-- start of Recorded information --

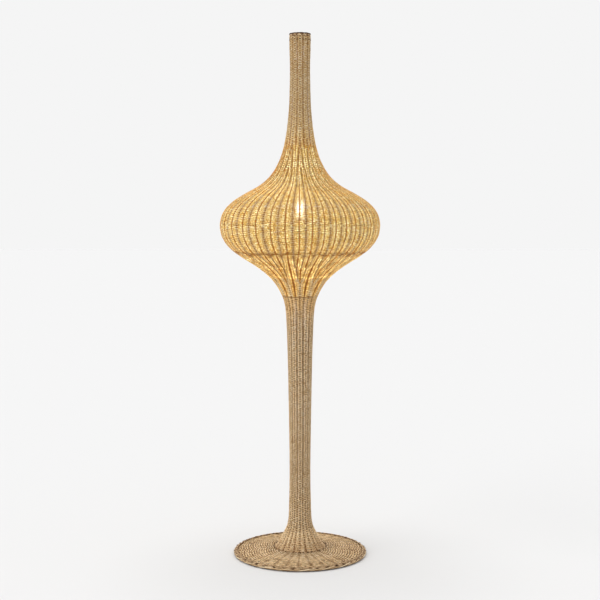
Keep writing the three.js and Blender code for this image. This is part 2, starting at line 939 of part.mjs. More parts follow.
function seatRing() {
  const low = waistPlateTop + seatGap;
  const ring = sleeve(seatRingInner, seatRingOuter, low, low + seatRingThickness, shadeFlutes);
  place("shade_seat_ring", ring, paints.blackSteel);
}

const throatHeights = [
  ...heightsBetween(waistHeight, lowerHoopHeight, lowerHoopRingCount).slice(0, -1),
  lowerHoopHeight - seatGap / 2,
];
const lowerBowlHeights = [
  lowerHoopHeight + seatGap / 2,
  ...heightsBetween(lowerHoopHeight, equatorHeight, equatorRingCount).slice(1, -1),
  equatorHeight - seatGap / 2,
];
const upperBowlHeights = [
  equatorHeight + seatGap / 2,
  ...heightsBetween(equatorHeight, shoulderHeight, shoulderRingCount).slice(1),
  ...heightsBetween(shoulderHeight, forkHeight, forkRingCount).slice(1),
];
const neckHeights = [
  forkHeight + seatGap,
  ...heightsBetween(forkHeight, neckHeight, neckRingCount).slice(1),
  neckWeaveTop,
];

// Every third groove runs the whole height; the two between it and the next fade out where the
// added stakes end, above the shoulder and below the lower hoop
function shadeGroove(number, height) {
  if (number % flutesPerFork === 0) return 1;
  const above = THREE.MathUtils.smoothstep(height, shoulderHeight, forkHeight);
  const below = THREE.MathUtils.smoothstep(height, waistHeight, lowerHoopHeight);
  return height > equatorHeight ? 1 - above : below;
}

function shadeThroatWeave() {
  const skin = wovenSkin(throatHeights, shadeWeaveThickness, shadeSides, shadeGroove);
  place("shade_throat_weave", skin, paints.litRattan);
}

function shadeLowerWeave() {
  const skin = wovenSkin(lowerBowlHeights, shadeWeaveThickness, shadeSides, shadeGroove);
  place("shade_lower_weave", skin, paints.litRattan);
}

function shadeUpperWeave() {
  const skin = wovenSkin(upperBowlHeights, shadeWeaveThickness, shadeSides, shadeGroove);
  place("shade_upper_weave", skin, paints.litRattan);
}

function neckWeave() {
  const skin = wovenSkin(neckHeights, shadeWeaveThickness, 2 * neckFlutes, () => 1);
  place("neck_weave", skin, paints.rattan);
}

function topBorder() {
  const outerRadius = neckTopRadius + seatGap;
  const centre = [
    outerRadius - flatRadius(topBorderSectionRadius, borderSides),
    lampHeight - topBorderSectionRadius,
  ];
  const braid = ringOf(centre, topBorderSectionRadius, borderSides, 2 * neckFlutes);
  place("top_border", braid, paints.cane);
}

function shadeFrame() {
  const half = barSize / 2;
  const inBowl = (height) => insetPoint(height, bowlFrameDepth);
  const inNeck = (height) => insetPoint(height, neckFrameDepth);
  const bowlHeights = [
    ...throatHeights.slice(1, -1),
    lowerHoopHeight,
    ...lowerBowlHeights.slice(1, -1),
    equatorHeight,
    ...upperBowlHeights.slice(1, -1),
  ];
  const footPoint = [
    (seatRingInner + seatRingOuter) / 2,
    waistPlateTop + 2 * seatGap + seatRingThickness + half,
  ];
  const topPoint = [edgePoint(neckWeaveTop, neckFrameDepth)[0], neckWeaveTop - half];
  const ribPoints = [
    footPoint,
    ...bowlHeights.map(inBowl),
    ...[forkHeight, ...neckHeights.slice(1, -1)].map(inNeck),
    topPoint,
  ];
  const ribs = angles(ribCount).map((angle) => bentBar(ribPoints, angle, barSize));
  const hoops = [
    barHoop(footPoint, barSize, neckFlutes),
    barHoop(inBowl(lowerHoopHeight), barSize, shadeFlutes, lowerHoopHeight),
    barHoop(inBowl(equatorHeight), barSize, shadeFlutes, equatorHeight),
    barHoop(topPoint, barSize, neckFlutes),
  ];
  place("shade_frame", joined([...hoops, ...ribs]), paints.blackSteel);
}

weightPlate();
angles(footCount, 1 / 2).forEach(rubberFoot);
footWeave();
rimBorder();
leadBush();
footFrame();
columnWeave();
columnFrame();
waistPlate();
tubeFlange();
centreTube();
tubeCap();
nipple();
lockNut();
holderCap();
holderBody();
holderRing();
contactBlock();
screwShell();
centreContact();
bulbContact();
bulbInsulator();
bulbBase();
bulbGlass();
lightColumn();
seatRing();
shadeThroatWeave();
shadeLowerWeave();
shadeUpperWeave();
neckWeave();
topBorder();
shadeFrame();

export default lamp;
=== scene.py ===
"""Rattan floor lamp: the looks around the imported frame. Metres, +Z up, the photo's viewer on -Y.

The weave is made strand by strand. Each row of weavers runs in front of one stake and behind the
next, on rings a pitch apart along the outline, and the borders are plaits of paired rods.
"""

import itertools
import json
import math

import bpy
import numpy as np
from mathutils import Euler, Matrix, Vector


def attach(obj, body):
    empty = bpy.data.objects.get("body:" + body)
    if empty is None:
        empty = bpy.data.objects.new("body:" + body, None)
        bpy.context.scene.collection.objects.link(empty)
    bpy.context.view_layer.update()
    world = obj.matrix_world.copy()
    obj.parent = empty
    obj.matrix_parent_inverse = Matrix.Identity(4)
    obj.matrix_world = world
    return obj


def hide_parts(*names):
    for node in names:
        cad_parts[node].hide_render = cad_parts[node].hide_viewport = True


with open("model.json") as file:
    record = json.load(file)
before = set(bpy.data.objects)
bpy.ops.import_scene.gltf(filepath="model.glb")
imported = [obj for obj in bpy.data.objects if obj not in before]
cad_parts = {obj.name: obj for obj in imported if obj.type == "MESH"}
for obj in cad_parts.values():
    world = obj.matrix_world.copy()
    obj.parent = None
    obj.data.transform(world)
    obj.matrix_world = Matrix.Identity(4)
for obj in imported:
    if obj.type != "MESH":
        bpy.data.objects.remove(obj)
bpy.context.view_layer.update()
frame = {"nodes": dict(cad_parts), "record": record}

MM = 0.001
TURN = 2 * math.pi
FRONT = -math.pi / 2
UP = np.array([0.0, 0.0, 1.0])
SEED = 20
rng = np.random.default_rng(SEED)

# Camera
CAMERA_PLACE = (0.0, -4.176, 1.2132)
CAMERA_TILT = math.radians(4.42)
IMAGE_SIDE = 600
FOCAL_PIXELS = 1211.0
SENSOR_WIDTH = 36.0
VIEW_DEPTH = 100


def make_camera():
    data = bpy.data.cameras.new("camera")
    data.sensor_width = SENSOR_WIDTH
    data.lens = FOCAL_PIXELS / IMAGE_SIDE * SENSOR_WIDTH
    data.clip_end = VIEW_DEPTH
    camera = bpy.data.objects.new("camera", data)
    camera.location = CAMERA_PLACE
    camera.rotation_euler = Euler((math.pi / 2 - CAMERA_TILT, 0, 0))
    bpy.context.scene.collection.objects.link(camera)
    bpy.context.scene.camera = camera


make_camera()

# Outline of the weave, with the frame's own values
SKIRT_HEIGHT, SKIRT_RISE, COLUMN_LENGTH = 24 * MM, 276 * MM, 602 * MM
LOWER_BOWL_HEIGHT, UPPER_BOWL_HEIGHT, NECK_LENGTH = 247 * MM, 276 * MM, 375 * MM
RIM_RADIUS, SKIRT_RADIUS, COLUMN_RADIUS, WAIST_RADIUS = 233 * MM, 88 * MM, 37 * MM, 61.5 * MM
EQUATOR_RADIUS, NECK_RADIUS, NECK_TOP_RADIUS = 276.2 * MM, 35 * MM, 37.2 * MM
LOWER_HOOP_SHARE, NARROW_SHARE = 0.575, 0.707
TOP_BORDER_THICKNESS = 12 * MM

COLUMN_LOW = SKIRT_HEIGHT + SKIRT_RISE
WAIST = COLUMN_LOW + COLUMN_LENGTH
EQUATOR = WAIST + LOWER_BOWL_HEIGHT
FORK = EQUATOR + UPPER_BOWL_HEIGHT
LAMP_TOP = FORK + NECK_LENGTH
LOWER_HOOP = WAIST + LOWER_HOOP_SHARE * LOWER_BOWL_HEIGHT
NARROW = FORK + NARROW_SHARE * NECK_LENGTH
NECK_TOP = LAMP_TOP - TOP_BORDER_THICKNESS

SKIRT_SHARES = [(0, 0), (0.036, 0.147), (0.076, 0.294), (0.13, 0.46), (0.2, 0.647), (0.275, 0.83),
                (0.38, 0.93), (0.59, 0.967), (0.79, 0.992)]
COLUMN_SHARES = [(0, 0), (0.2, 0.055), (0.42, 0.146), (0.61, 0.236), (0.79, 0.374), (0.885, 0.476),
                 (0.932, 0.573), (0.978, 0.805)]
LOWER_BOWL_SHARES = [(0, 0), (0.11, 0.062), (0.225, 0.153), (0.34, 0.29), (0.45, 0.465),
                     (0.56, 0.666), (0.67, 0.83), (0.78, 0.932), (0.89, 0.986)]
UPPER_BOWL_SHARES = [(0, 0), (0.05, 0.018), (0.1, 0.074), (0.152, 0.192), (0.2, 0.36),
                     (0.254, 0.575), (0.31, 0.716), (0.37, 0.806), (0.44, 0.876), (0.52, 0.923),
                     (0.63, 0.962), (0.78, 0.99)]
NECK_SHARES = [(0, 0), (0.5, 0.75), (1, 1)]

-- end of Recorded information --
-- start of Recorded information --

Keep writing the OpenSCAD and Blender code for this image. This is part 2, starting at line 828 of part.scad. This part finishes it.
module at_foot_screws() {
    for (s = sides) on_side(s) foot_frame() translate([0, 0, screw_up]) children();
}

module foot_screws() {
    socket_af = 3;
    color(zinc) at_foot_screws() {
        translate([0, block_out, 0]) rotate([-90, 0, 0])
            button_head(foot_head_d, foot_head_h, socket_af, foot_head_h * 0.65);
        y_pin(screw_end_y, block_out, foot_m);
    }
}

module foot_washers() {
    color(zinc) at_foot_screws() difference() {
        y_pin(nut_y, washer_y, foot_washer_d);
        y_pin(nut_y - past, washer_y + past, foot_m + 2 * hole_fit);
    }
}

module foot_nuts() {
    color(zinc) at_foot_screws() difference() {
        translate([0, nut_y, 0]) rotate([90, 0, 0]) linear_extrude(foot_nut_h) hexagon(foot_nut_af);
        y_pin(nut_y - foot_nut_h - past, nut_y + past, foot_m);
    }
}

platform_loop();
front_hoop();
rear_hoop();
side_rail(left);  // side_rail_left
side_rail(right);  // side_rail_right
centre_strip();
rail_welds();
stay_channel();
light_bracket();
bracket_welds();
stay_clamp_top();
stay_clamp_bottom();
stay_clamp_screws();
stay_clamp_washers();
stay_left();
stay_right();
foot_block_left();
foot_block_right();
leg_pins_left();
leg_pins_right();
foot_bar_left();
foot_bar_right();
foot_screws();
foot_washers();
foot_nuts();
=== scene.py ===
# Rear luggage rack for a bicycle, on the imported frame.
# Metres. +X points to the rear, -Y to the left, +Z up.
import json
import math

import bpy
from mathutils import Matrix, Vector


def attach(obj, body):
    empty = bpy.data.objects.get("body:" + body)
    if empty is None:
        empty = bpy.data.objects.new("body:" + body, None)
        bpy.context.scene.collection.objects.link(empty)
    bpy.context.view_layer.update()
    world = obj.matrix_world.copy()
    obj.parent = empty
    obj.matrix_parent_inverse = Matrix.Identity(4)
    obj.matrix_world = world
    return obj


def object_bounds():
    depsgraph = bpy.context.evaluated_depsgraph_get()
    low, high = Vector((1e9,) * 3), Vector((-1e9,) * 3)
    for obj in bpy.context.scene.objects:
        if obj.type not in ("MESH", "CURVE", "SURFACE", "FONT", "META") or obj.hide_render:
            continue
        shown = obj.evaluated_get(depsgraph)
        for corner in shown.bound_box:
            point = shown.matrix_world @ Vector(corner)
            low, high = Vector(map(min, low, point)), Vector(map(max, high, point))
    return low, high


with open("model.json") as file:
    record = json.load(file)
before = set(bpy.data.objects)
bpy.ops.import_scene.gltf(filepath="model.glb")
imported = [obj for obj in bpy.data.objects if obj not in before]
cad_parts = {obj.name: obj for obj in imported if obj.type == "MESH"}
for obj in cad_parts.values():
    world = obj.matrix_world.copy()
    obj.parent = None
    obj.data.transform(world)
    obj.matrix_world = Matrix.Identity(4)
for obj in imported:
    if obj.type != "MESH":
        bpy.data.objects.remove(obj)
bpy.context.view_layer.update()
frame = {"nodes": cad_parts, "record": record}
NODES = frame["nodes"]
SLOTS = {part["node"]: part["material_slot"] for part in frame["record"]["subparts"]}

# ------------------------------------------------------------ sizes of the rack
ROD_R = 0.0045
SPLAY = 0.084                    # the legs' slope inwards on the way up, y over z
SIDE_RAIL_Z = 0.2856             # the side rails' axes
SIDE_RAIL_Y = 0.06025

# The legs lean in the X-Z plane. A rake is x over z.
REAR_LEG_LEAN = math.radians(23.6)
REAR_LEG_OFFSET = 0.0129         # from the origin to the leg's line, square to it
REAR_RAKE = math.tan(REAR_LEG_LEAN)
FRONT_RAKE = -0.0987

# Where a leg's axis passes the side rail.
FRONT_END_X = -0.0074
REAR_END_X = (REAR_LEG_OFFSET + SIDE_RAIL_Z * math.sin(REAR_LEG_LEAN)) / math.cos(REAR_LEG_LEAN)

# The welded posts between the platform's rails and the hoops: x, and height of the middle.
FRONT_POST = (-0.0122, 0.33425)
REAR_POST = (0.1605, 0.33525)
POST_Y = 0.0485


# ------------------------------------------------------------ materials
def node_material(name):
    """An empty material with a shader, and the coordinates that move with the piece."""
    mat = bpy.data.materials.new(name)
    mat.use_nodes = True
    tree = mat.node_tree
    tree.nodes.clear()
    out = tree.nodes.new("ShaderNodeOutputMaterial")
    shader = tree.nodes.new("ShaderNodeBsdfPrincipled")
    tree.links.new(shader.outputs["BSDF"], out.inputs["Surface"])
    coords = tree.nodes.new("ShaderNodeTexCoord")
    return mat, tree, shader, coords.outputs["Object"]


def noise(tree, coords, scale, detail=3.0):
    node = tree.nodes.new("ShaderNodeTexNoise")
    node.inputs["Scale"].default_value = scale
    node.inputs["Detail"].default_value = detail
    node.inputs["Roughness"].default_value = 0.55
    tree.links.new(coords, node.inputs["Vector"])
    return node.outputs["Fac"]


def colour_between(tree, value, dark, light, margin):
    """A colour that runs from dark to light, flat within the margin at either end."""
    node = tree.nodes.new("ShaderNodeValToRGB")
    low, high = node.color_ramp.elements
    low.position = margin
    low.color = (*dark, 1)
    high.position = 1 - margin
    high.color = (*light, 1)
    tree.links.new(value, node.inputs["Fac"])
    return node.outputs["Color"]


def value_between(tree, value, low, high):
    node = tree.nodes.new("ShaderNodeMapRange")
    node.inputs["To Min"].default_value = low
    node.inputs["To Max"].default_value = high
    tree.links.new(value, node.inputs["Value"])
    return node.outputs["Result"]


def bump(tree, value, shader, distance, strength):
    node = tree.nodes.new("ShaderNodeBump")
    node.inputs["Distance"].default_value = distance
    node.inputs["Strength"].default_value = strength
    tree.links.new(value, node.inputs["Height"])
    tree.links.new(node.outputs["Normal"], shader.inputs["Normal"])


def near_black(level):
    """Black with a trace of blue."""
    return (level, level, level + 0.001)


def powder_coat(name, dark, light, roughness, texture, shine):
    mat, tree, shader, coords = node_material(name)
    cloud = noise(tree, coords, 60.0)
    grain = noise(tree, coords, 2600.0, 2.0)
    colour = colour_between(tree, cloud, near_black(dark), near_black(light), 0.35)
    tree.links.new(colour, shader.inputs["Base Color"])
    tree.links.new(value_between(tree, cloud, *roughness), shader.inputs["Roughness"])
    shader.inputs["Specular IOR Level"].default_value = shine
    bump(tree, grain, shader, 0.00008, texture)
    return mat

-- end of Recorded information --

Task statement
In the listing, find each line with the string "code" and copy it.

Completed task
Keep writing the three.js and Blender code for this image. This is part 2, starting at line 939 of part.mjs. More parts follow.
Keep writing the OpenSCAD and Blender code for this image. This is part 2, starting at line 828 of part.scad. This part finishes it.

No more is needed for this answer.